» **THE EXERCISE**
Count lines holding the string "bodies" in the data that follows. Reply with one number only.

» **RECORDED INFORMATION**
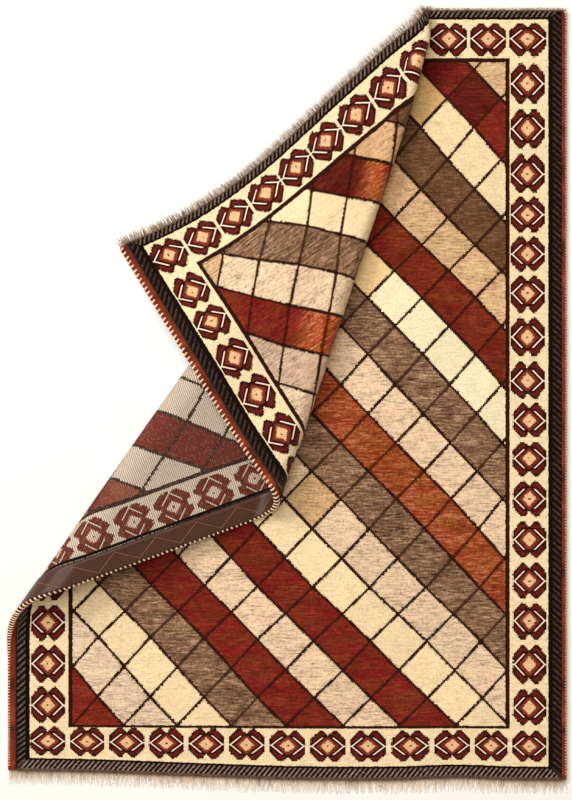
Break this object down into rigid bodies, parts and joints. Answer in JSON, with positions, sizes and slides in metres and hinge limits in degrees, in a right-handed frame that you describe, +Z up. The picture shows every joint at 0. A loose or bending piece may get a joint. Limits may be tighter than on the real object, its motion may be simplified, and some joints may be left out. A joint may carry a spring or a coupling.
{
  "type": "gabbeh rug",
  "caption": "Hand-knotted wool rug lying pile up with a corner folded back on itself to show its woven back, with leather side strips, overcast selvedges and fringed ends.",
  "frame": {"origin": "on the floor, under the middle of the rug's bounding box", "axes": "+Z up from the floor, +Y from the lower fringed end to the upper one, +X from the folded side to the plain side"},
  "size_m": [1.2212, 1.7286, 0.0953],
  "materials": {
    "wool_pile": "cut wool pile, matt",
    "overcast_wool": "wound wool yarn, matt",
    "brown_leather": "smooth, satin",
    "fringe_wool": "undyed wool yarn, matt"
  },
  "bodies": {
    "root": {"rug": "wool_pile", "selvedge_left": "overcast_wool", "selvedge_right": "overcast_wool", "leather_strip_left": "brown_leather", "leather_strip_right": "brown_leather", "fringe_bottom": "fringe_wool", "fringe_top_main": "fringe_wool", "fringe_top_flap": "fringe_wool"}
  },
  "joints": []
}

» **OUTPUT OF THE TASK**
2